According to Kay, the key to getting British Bulldog Brewery to pencil out is limiting both the size and the scope of the operation. The beers will be available only in kegs and growlers, and will not be available in stores. And the brewery’s maximum projected output of 1,000 barrels (the equivalent of 2,000 standard kegs) a year is just one-thousandth of the million-barrel production capacity of Sierra Nevada Brewing Co.’s Chico facility.
“The fact of the matter is that it does work as a nice small business if you always want it to be a small business and you always want to self-distribute and you just want to be local—beyond that, you need to be 10 times the size to make the same money, in terms of volume—and we thought, well, we could do that.”
Before going any further, however, Kay felt it was wise to get a few outside opinions about the quality of his beer.
“The final test really was to say that we’re still not going to do this unless people like our beer outside of the family,” Kay said. “And that was the piece that I was trembling at.” But after Justin set up staff taste-testings at several local bars and restaurants, Kay’s uncertainty about British Bulldog’s potential commercial viability were put to rest.
“We took some bottled samples of what we had on at that time,” Kay said. “They sat down and sampled them and said, ‘So, when can we start delivery?’”
The answer to that question is: soon.
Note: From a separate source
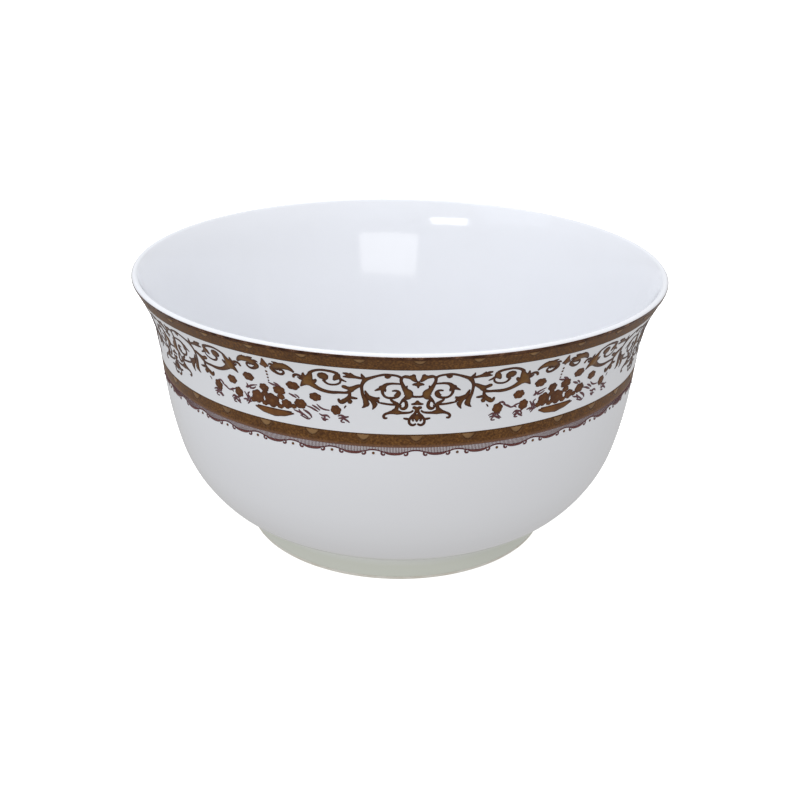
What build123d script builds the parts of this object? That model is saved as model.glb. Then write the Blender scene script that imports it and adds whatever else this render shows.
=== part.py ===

A brewing system, currently being manufactured by Nevada City’s BrewBilt, will be delivered soon and British Bulldog Brewery hopes to be up and running by November, with beers on tap at local bars and restaurants soon after.
To start, Kay said that British Bulldog will be focusing on British-style pub ales with one or two year-round staples, plus rotating seasonal beers. Beyond just the name of their brewery and the names of their individual beers (all of which are inspired by military history—Barrage Balloon Blonde, Red Baron Red Rye, Mad Jack Scottish Ale, etc.), British Bulldog hopes to honor the long tradition of beermaking by brewing authentic British beers.
“If you closed your eyes and drank one of our beers,” Kay said. “You should feel like you could be in a British pub.”